For a more text-based, deeply informed view of politics and health reform, check out the free discussion by Stuart Altman and David Shactman of  “Power, Politics, and Universal Health Care’’ on Monday  at 7 p.m. at Brookline Booksmith. Altman, a Brandeis professor, has been bouncing back and forth between Waltham and Washington for years. He knows his stuff.

 

 

New look and new name for Nature Boston

So, the renamed Nature Boston is up and running. Check out this week’s calendar of event and a “Storify” post on last weeks visits by science journalist Carl Zimmer   He  was t the Coolidge Corner Theatre on talking about viruses at a screening of the film 12 Monkeys.

He also spoke at Harvard about his  book on science tattoos.

Also see a post on an event at Catalyst, a trendy new restaurant in Kendall Square with a back room named for Watson and Crick. The idea is to offer meeting space for the biotech and tech companies that have set up shop in the square.

Boston Globe editorial: Prostate screening limits “too sweeping”

A staff editorial in today’s Globe echoes comment made by prominent docs in town: The US Preventative Services Task Force went too far in calling for limits on prostate screening.

A better course would be for physicians to talk with their patients about both the uncertainties inherent in the PSA test and the relative innocuousness of most prostate cancers. Some patients may find the panel’s recommendation reason enough to forgo the test. Others patients might prefer to have it done, but to monitor their PSA levels rather than seek immediate treatment when the results are borderline.

Insurance companies often use the panel’s recommendations as their criterion for whether to cover a test. But until there’s a better test to detect prostate cancer or a broader consensus about skipping this one, insurers should continue to cover it.

Note that The New York Times editorial staff supports the limits and notes that the USPSTF guidelines allow for doctor patient conversations:

Critics, including urologists, who diagnose and treat prostate cancer, charge that the task force’s recommendations are misguided and will hurt patients. They have already been held up for two years lest they ignite charges of government rationing. That’s absurd.
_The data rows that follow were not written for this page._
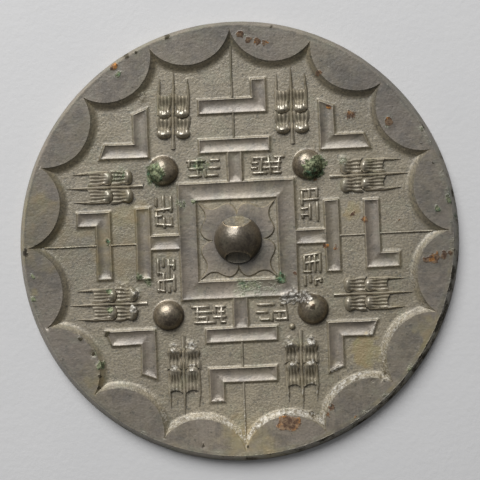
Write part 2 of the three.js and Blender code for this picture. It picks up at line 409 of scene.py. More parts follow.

# %% [markdown]
# ## Quatrefoil
# Four pointed petals lie under the knob. Each is a low plate, bulging beside each axis and
# drawn in to a point on the diagonal. One half of one outline is drawn as a few points, a
# smooth curve is run through them and mirrored in the diagonal. Three loops of that outline,
# joined by bridges, make a plate with a sloping wall.

# %% Petals
PETAL_RISE = 0.45
PETAL_WALL = 0.42               # run of the small wall around a petal
PETAL_HALF = [(8.3, 0.15), (9.6, 0.62), (10.75, 1.55), (11.35, 3.0), (10.9, 4.7),
              (10.05, 6.3), (9.75, 7.8), (10.2, 9.7), (11.8, 11.8)]
CURVE_PIECES = 3                # pieces of the curve between two drawn points


def smooth_line(points, pieces):
    """Points of a curve that passes through every given point."""
    line = []
    ends = [points[0]] + points + [points[-1]]
    for a, b, c, d in zip(ends, ends[1:], ends[2:], ends[3:]):
        for i in range(pieces):
            t = i / pieces
            line.append(tuple(
                0.5 * (2 * q + (r - p) * t + (2 * p - 5 * q + 4 * r - s) * t * t
                       + (3 * q - p - 3 * r + s) * t ** 3)
                for p, q, r, s in zip(a, b, c, d)))
    return line + [points[-1]]


def swollen(corners, distance):
    """Moves each point of a counter-clockwise outline outward, even at sharp tips."""
    moved = []
    neighbours = zip(corners[-1:] + corners[:-1], corners, corners[1:] + corners[:1])
    for (last_x, last_y), (x, y), (next_x, next_y) in neighbours:
        out = Vector((next_y - last_y, last_x - next_x)).normalized() * distance
        moved.append((x + out.x, y + out.y))
    return moved


half = smooth_line(PETAL_HALF, CURVE_PIECES)
outline = [(0, 0)] + half + [(y, x) for x, y in reversed(half[:-1])]
petal = bmesh.new()
loops = [outline_loop(petal, swollen(outline, PETAL_WALL), GROUND - SINK),
         outline_loop(petal, swollen(outline, PETAL_WALL), GROUND),
         outline_loop(petal, outline, GROUND + PETAL_RISE)]
bmesh.ops.contextual_create(petal, geom=loops[0])
for low, high in zip(loops, loops[1:]):
    bmesh.ops.bridge_loops(petal, edges=low + high)
lid = bmesh.ops.contextual_create(petal, geom=loops[2])["faces"]
for face in lid:
    face.material_index = SMOOTH_FINISH
bmesh.ops.recalc_face_normals(petal, faces=petal.faces)
keep(four_sides(petal), "petals")

# %% Round middle of the petals, under the knob
CORE_FOOT, CORE_TOP = 8.1, 7.9
core = spun([(0, GROUND - SINK), (CORE_FOOT, GROUND - SINK), (CORE_FOOT, GROUND),
             (CORE_TOP, GROUND + PETAL_RISE), (0, GROUND + PETAL_RISE)], steps=72)
for face in core.faces:
    face.material_index = SMOOTH_FINISH
keep(core, "petal_core")

# %% [markdown]
# ## Leaf sprays
# Eight sprays stand on the ground, two on each side of the square. Each has a stem,
# two tiers of paired leaves and three long points. A leaf is a small grid: its rows
# run from the round bulb near the knob to the outer end, its columns follow four
# fine ridges. Moving the grid's points to a height formula shapes bulb and ridges
# in one go. The carver of the mould placed every spray by hand, so each one is a
# touch off its true place, and the left one at the top leans.

# %% One leaf
RIDGES = 4
ACROSS, ALONG = 4 * RIDGES, 15  # cells of the grid
CROWD = 1.3                     # the rows stand closer together at the bulb
VEIN = 0.25                     # half the depth of the grooves between ridges
BULB = 2.3                      # length of the round bulb
BULB_END = 0.52                 # share of a leaf's length where the bulb has run out
FOOT_HEIGHT = 0.25              # height at the bulb's tip
WAIST, WAIST_SPREAD = 0.22, 0.15      # the leaf narrows behind its bulb
LIFT, LIFT_AT, LIFT_SPREAD = 0.35, 0.86, 0.14      # the outer end curls up a little
SCALLOP, SCALLOP_FROM = 0.9, 0.6                   # the outer edge is hollowed


def leaf(x, start, end, width, high, low):
    """A leaf from start to end, beside the spray's middle line by x."""
    bm = bmesh.new()
    bmesh.ops.create_grid(bm, x_segments=ACROSS, y_segments=ALONG, size=1)
    bulb = BULB / (end - start)
    # t runs across and s along; rise lifts the bulb, fall takes it down to the flat part.
    for v in bm.verts:
        t, s = v.co.x, ((v.co.y + 1) / 2) ** CROWD
        open_up = min(1.0, s / bulb)
        waist = WAIST * math.exp(-((s - bulb * 1.3) / WAIST_SPREAD) ** 2)
        half_width = width / 2 * (0.2 + 0.8 * math.sqrt(1 - (1 - open_up) ** 2) - waist)
        rise = math.sin(min(1.0, s / (bulb * 0.7)) * TURN / 4) ** 0.55
        fall = min(1.0, max(0.0, (s - bulb * 0.6) / (BULB_END - bulb * 0.6)))
        height = (FOOT_HEIGHT + (high - FOOT_HEIGHT) * rise * (1 - fall)
                  + (low - FOOT_HEIGHT) * fall)
        height += LIFT * math.exp(-((s - LIFT_AT) / LIFT_SPREAD) ** 2)
        crown = 1 - 0.5 * t * t * (1 - fall) - 0.15 * t * t
        vein = math.cos(TURN * RIDGES / 2 * (t - 1 / RIDGES))
        vein *= min(1.0, max(0.0, fall - 0.12) * 2.4)
        hollow = SCALLOP * (t * t - 0.6) * max(0.0, s - SCALLOP_FROM) / (1 - SCALLOP_FROM)
        v.co = (x + t * half_width, start + s * (end - start) + hollow,
                GROUND + height * crown + VEIN * vein)
    for face in bm.faces:
        face.material_index = LEAF_FINISH
    close_below(bm, GROUND - SINK)
    return bm


# %% Ribs
RIB_SINK = 0.02                 # a rib's edges lie this far under the ground


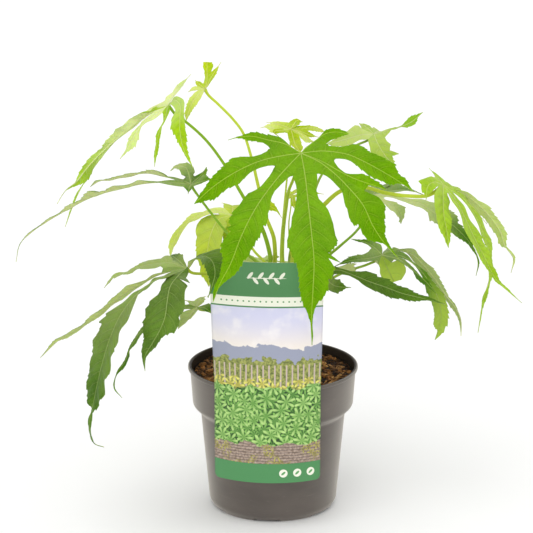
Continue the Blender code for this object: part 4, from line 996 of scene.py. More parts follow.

The recommendations are intended as guidance to help men and their doctors decide whether to use the test and how to react if it is positive. This is information patients need to know.       

 

Reading with Gawande

Atul Gawande talks to the Globe todayabout what he reads.  Love the answeron this one; not wild about the question.

Is there good writing about health and medicine by non-doctors?

I think some of the best writing. The doctor almost knows too much. One of the best pieces of writing about health care, to my mind, is “A Farewell to Arms’’ — a third of it takes place in an Italian hospital. Hemingway is unsparing and hilarious in his depiction of doctors and what it’s like to be a patient. Joan Didion’s book “The Year of Magical Thinking.’’ A book by Anne Fadiman, “The Spirit Catches You and You Fall Down.’’ These are extraordinary books.

The side effects of romantic comedies

Slightly off topic but fun: Globe movie reviewer Ty Burr uses a drug insert format –  including a list of side effects — to write about the film ”Love and other Drugs.” (FYI, he gives it two and a half stars.)

WARNING: Prolonged exposure to “Love & Other Drugs,’’ a romantic comedy-drama about the ups and downs of high-powered pharmaceutical salesman Jamie Randall (Jake Gyllenhaal), may result in the following side effects: Overwhelming sensations of slickness, loss of taste and other critical faculties, waxy plot buildup, severe supporting-character blockage, terminal-heroine syndrome, and impacted chick-flick cliches. Constipation and brain death may ensue.

Harvard Magazine on Atul Gawande

In my struggle to earn a  living as an independent journalist, I often wish I had a day job. But, maybe one a little less demanding than Dr. Gawande’s.  Here’s a  Harvardy profile.

The medical writing for which Gawande is best known represents only a small fraction of his professional output. He is a surgeon, and a busy one at that, performing 250-plus operations a year. He is a professor at Harvard Medical School (HMS) and the Harvard School of Public Health (HSPH). He heads a World Health Organization initiative on making surgery safer. And he is a husband and a father of three.